--- What is being asked ---
From the line with "const printedFilm = new" to the line with "from mathutils import Matrix, Vector", both lines included, set down exactly those lines, please, and no others.

════════════════

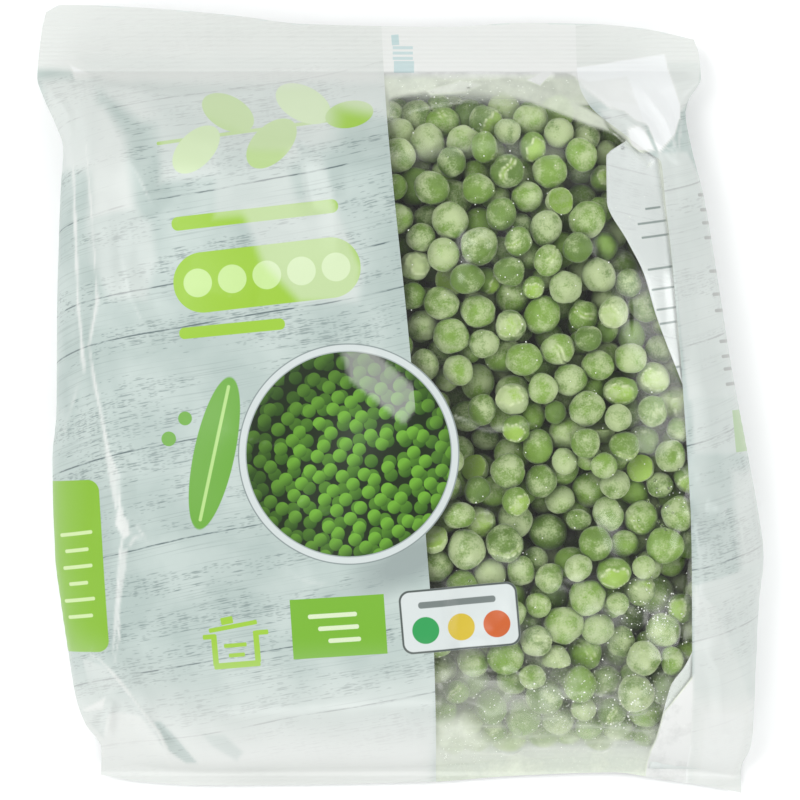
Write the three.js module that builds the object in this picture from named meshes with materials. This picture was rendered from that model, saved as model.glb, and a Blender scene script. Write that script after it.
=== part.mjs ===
// A bag of frozen peas: a sealed pillow of thin film, lying on its back, full of loose peas.
// Sizes are in millimetres. X runs across the bag, Y from its bottom seal to its top seal, and Z is up.
// The origin is on the surface that the bag lies on, under the middle of the pouch.
import * as THREE from "three";

// Heights
const CREST = 42; // of the front film where the bag is fullest
const CROWN_FALL = 6; // from the crest to the middle of each side and end, before the film turns down
const FILM_GAP = 1; // between the outsides of the two films where they lie together
const SIDE_SEAM = 12; // of the bag's widest line
const TOP_SEAL_EDGE = 7; // of the top seal's free edge
const BOTTOM_SEAL_EDGE = 2; // of the bottom seal's free edge, which is tucked down
const HALF_WIDTH = 85; // of the pouch
const HALF_LENGTH = 90; // of the pouch
const SEAL_FOOT_Y = 82.5; // where the top seal ends and the pouch begins
const BOTTOM_SEAL_DEPTH = 4; // of the bottom seal, as seen from above

// The seam line leaves the sides' height here, and reaches the height of each seal's edge this far on
const TOP_BEND_Y = 62;
const TOP_BEND_SPAN = 36;
const BOTTOM_BEND_Y = -82;
const BOTTOM_BEND_SPAN = 14;

// How far in from its edge the front film takes to reach the top of the heap
const REACH_LEFT = 20;
const REACH_RIGHT = 30;
const REACH_TOP = 30;
const REACH_BOTTOM = 24;
// How far in from its edge the back film takes to come down to the surface, where peas fill that edge
const BACK_REACH = 18;
// Roundness of the film as it turns over at the sides, where 1 would be a straight slope and 2 an ellipse
const ROUNDNESS = 1.7;
// A fold has its full height where the bag is this full, and its ends taper by this power of a sine
const FOLD_FULL_AT = 0.5;
const FOLD_TAPER = 0.5;

// Fineness of the mesh, and how far its lines crowd to the edges, from 0 for even to 1
const COLUMNS = 40;
const ROWS = 50;
const CROWDING_ACROSS = 0.9;
const CROWDING_UP = 0.6;

// Outline seen from above: [y, x] up the two sides, and [x, y] along the two ends
const LEFT_SIDE = [
  [-94.6, -75.5], [-87, -75], [-81, -78.8], [-75, -81], [-63, -83], [-51, -84.8], [-39, -86.3],
  [-15, -87], [-3, -86], [21, -85.8], [51, -85], [63, -84.3], [69, -86.3], [75, -89], [81, -91],
  [93, -90], [97.5, -89],
];
const RIGHT_SIDE = [
  [-99.2, 86.2], [-93, 86], [-87, 88], [-63, 89.2], [-51, 89.8], [-39, 91], [-27, 89.5], [-15, 87.3],
  [9, 82.8], [27, 80], [51, 76], [63, 73], [72, 71.5], [75, 72.3], [81, 75.5], [87, 75], [90.6, 73.8],
];
const TOP_END = [
  [-89, 97.5], [-85, 99.4], [-66, 98.7], [-42, 96.7], [-24, 94.5], [12, 93.8], [30, 94.8], [48, 94.5],
  [60, 93.5], [73.8, 90.6],
];
const BOTTOM_END = [
  [-75.5, -94.6], [-66, -96.3], [-48, -97.3], [6, -96.5], [30, -94.8], [54, -94], [66, -95.8],
  [78, -97.5], [86.2, -99.2],
];
// Where the peas stop on the right, as [y, x]: they leave both corners there empty
const PEAS_RIGHT = [
  [-93, 63.5], [-80, 65.5], [-70, 73], [-58, 81], [-45, 87], [-28, 86], [-12, 78], [0, 71], [12, 66],
  [27, 60], [40, 53.5], [52, 50], [68, 51], [82, 43],
];

// Folds of the front film that stand up as ridges: path, height and half width
const FOLDS = [
  { path: [[-83, 84], [-80, 67], [-78.5, 37], [-76, 25], [-78.5, 12], [-75, -8], [-69, -33], [-71, -66]],
    height: 2, halfWidth: 6 },
  { path: [[-80, -64], [-73.5, -71], [-62.5, -85], [-54, -94]], height: 2.4, halfWidth: 6 },
  { path: [[-78, -78], [-72, -75], [-68, -82]], height: 1.6, halfWidth: 4 },
  { path: [[-4, 76], [14, 78], [30, 76], [50, 67], [58, 62]], height: 1.8, halfWidth: 6 },
  { path: [[42, 82], [52, 71], [64, 64], [68, 63], [73, 74]], height: 2.6, halfWidth: 6 },
];
// The front film sags where a corner holds no peas: the top right one and the bottom left one
const SLACKS = [
  { x: 64, y: 58, depth: 9, radius: 30 },
  { x: -74, y: -90, depth: 16, radius: 34 },
];

const clamp01 = (value) => Math.min(1, Math.max(0, value));
const smooth = (value) => clamp01(value) ** 2 * (3 - 2 * clamp01(value));

// A curve through points that never swings past them: the slope at each point is the harmonic mean of
// the slopes beside it, or level where they differ in sign.
function through(points) {
  const step = (i) => (points[i + 1][1] - points[i][1]) / (points[i + 1][0] - points[i][0]);
  const slopes = points.map((_, i) => {
    if (i === 0) return step(0);
    if (i === points.length - 1) return step(i - 1);
    const [before, after] = [step(i - 1), step(i)];
    return before * after > 0 ? (2 * before * after) / (before + after) : 0;
  });
  return (at) => {
    const i = points.findIndex((point) => at < point[0]) - 1;
    if (at <= points[0][0]) return points[0][1];
    if (i < 0) return points[points.length - 1][1];
    const width = points[i + 1][0] - points[i][0];
    const share = (at - points[i][0]) / width;
    return THREE.MathUtils.lerp(points[i][1], points[i + 1][1], share ** 2 * (3 - 2 * share))
      + width * share * (1 - share) * ((1 - share) * slopes[i] - share * slopes[i + 1]);
  };
}

const leftSide = through(LEFT_SIDE);
const rightSide = through(RIGHT_SIDE);
const topEnd = through(TOP_END);
const bottomEnd = through(BOTTOM_END);
const peasRight = through(PEAS_RIGHT);

// A point inside the outline, for shares from 0 to 1 across and up: a patch stretched between its edges.
function planPoint(across, up) {
  const side = (curve, points) => {
    const y = THREE.MathUtils.lerp(points[0][0], points[points.length - 1][0], up);
    return new THREE.Vector2(curve(y), y);
  };
  const end = (curve, points) => {
    const x = THREE.MathUtils.lerp(points[0][0], points[points.length - 1][0], across);
    return new THREE.Vector2(x, curve(x));
  };
  const corner = (points, i) => new THREE.Vector2(...points[i]);
  const bottom = corner(BOTTOM_END, 0).lerp(corner(BOTTOM_END, BOTTOM_END.length - 1), across);
  const top = corner(TOP_END, 0).lerp(corner(TOP_END, TOP_END.length - 1), across);
  return side(leftSide, LEFT_SIDE).lerp(side(rightSide, RIGHT_SIDE), across)
    .add(end(bottomEnd, BOTTOM_END).lerp(end(topEnd, TOP_END), up))
    .sub(bottom.lerp(top, up));
}

// A rounded quarter turn: upright at the edge, level once the reach is passed.
const turn = (distance, reach) => (1 - (1 - clamp01(distance / reach)) ** ROUNDNESS) ** (1 / ROUNDNESS);
// A slope that starts at an angle, as film does from a seal, and levels off.
const swell = (distance, reach) => Math.sin((Math.PI / 2) * clamp01(distance / reach));
// A slope that leaves level and arrives level.
const ease = (distance, reach) => smooth(distance / reach);

// Height at which the two films lie where nothing is between them.
function seamHeight(y) {
  const up = smooth((y - TOP_BEND_Y) / TOP_BEND_SPAN);
  const down = smooth((BOTTOM_BEND_Y - y) / BOTTOM_BEND_SPAN);
  return SIDE_SEAM + (TOP_SEAL_EDGE - SIDE_SEAM) * up + (BOTTOM_SEAL_EDGE - SIDE_SEAM) * down;
}

// Height that one fold adds: a tent across its path, fading out at both ends.
function foldHeight({ path, height, halfWidth }, x, y) {
  const lengths = path.slice(1).map((end, i) => Math.hypot(end[0] - path[i][0], end[1] - path[i][1]));
  const total = lengths.reduce((sum, length) => sum + length, 0);
  let nearest = { distance: Infinity, along: 0 };
  let passed = 0;
  path.slice(1).forEach((end, i) => {
    const [dx, dy] = [end[0] - path[i][0], end[1] - path[i][1]];
    const share = clamp01(((x - path[i][0]) * dx + (y - path[i][1]) * dy) / lengths[i] ** 2);
    const distance = Math.hypot(x - path[i][0] - share * dx, y - path[i][1] - share * dy);
    if (distance < nearest.distance) nearest = { distance, along: passed + share * lengths[i] };
    passed += lengths[i];
  });
  const fade = Math.sin(Math.PI * clamp01(nearest.along / total)) ** FOLD_TAPER;
  return height * fade * smooth(1 - nearest.distance / halfWidth);
}

// How full the bag is under a point of the front film, from 0 at the seams to 1 on the heap.
function fullness(x, y) {
  return turn(x - leftSide(y), REACH_LEFT) * turn(rightSide(y) - x, REACH_RIGHT)
    * swell(SEAL_FOOT_Y - y, REACH_TOP) * swell(y - bottomEnd(x) - BOTTOM_SEAL_DEPTH, REACH_BOTTOM);
}

function frontHeight(x, y) {
  const full = fullness(x, y);
  const sag = SLACKS.reduce((sum, { x: midX, y: midY, depth, radius }) => (
    sum + depth * smooth(1 - Math.hypot(x - midX, y - midY) / radius)), 0);
  const crown = CREST - CROWN_FALL * ((x / HALF_WIDTH) ** 2 + (y / HALF_LENGTH) ** 2) - sag;
  const folds = FOLDS.reduce((sum, fold) => sum + foldHeight(fold, x, y), 0);
  return seamHeight(y) + (crown - seamHeight(y)) * full + folds * ease(full, FOLD_FULL_AT);
}

// The back film lies flat on the surface under the peas, and rises to the seams beyond them.
function backHeight(x, y) {
  const rightReach = Math.max(BACK_REACH, rightSide(y) - peasRight(y));
  const pressed = ease(x - leftSide(y), BACK_REACH) * ease(rightSide(y) - x, rightReach)
    * ease(SEAL_FOOT_Y - y, BACK_REACH) * ease(y - bottomEnd(x) - BOTTOM_SEAL_DEPTH, BACK_REACH);
  return (seamHeight(y) - FILM_GAP) * (1 - pressed);
}

// Shares along a line, closer together near both its ends where the film turns over.
function stations(count, crowding) {
  return Array.from({ length: count + 1 }, (_, i) => {
    const even = i / count;
    return THREE.MathUtils.lerp(even, (1 - Math.cos(Math.PI * even)) / 2, crowding);
  });
}

// The whole bag as one closed body: the front, the back turned over, and the rim between them.
function bagGeometry() {
  const across = stations(COLUMNS, CROWDING_ACROSS);
  const up = stations(ROWS, CROWDING_UP);
  const plan = up.flatMap((v) => across.map((u) => planPoint(u, v)));
  const front = plan.map((p) => [p.x, p.y, frontHeight(p.x, p.y)]);
  const back = plan.map((p) => [p.x, p.y, backHeight(p.x, p.y)]);
  const width = across.length;
  const backStart = plan.length;
  const faces = [];
  const quad = (a, b, c, d) => faces.push(a, b, c, a, c, d);
  for (let row = 0; row < ROWS; row += 1) {
    for (let column = 0; column < COLUMNS; column += 1) {
      const at = row * width + column;
      quad(at, at + 1, at + 1 + width, at + width);
      quad(backStart + at, backStart + at + width, backStart + at + 1 + width, backStart + at + 1);
    }
  }
  const rim = [];
  for (let column = 0; column < COLUMNS; column += 1) rim.push(column);
  for (let row = 0; row < ROWS; row += 1) rim.push(row * width + COLUMNS);
  for (let column = COLUMNS; column > 0; column -= 1) rim.push(ROWS * width + column);
  for (let row = ROWS; row > 0; row -= 1) rim.push(row * width);
  rim.forEach((at, i) => {
    const next = rim[(i + 1) % rim.length];
    quad(backStart + at, backStart + next, next, at);
  });
  const geometry = new THREE.BufferGeometry();
  geometry.setAttribute("position", new THREE.Float32BufferAttribute([...front, ...back].flat(), 3));
  geometry.setIndex(faces);
  geometry.computeVertexNormals();
  return geometry;
}

const printedFilm = new THREE.MeshStandardMaterial({ color: 0xd3dcda, roughness: 0.35, metalness: 0 });

const bag = new THREE.Mesh(bagGeometry(), printedFilm);
bag.name = "pea_bag";

const group = new THREE.Group();
group.add(bag);

export default group;
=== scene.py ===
"""A sealed bag of frozen peas, lying on its back: printed film with a clear window, and the peas behind it.

Shapes are worked out in millimetres, as the film maker's drawing would be, and turned to metres as each
mesh is made. X runs across the bag, Y from its bottom seal to its top seal, and Z is up out of its front.
"""

import logging
import math
from dataclasses import dataclass, field
from enum import Enum

import bmesh
import bpy
import numpy as np
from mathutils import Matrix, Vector


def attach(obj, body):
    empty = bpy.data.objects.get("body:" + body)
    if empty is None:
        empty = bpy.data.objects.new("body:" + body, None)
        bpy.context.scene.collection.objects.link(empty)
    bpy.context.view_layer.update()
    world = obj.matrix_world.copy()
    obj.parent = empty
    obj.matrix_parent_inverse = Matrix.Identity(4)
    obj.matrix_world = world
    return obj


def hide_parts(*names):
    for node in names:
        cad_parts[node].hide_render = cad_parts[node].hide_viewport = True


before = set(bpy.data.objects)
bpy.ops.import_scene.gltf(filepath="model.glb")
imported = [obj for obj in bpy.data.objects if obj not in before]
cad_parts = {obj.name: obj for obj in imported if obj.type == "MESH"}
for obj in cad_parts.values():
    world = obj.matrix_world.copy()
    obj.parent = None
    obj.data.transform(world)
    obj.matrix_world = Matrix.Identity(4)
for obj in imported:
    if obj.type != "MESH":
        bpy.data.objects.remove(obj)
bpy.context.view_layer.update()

MM = 0.001
NODE = "pea_bag"
BODY = "root"

# Short names for types, and what a node's input takes
Array = np.ndarray
Piece = bpy.types.Object
Material = bpy.types.Material
Tree = bpy.types.NodeTree
Node = bpy.types.Node
Socket = bpy.types.NodeSocket
Source = Node | Socket | float | tuple[float, ...]

log = logging.getLogger("pea_bag")


def linear(hex_colour: str) -> tuple[float, float, float, float]:
    """Turns an sRGB hex colour to the linear colour that a shader takes.

    Args:
        hex_colour: Six hex digits after a hash.

    Returns:
        Red, green, blue and a full alpha.
    """
    shares = [int(hex_colour[i:i + 2], 16) / 255 for i in (1, 3, 5)]
    light = [s / 12.92 if s <= 0.04045 else ((s + 0.055) / 1.055) ** 2.4 for s in shares]
    return (*light, 1.0)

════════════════

--- Response ---
const printedFilm = new THREE.MeshStandardMaterial({ color: 0xd3dcda, roughness: 0.35, metalness: 0 });

const bag = new THREE.Mesh(bagGeometry(), printedFilm);
bag.name = "pea_bag";

const group = new THREE.Group();
group.add(bag);

export default group;
=== scene.py ===
"""A sealed bag of frozen peas, lying on its back: printed film with a clear window, and the peas behind it.

Shapes are worked out in millimetres, as the film maker's drawing would be, and turned to metres as each
mesh is made. X runs across the bag, Y from its bottom seal to its top seal, and Z is up out of its front.
"""

import logging
import math
from dataclasses import dataclass, field
from enum import Enum

import bmesh
import bpy
import numpy as np
from mathutils import Matrix, Vector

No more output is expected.